When I listened to Top 40 before I ever thought I would program it, I
realized that of every three songs, i loved one, I accepted one and I hated
one. I was too young at the time to realize that Top 40 was really three,
maybe four, formats... AC, Pop and rock combined... because there were no
AC, Pop and rock stations. Biut as soon as AC and rock and pop split, each
took a portion of the listeners. Goodbye mass appeal.
In many markets, Mass Appeal was not music radio. KMOX and WGN come
to mind as non music, mass appeal stations. What Jack Carney, and before
him, Jack Buck, had in St Louis was legendary share. Neither were music
oriented. Nor was Wally Phillips in Chicago. The fragmentation of music
radio doesn't apply, here. At least not directly. But the wider choices
of available stations did splinter off share from these non music
blowtorches, and many of these migrants did go to music radio.

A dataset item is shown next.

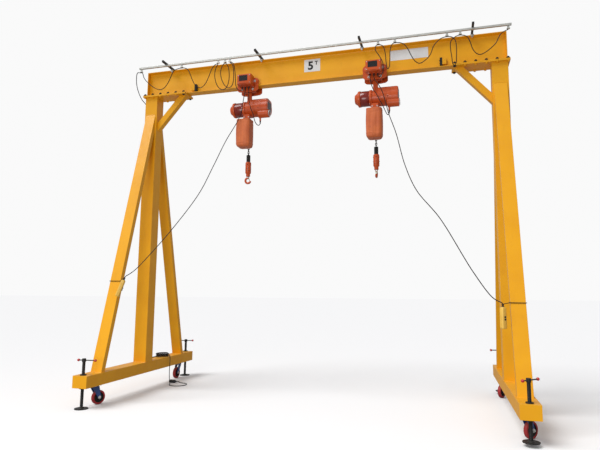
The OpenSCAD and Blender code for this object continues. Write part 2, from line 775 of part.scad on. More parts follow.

Personally, I enjoyed Top 40. Even as a young broadcaster, I found
very little not to my liking. I had my favorites, but rarely heard
something I didn't enjoy. Variety was the spice. And I relished it.
I didn't abandon Top 40 until it had succumbed to fragmentation, in
itself, and began to narrow it's playlist. Judging by the number of
listeners who fled as well, I wasn't alone.
To make up for the loss of the single mass appeal format, I had to
tune between several stations on the dial to get my doses of variety.
The narrow, vertical formats were exhausting.
Today, if I listen at all, I'll listen to The Drive, or when I can
get it, WLS. Other than that...my iPod rules.
Or XM.
And, apparently, there, too, I'm not alone.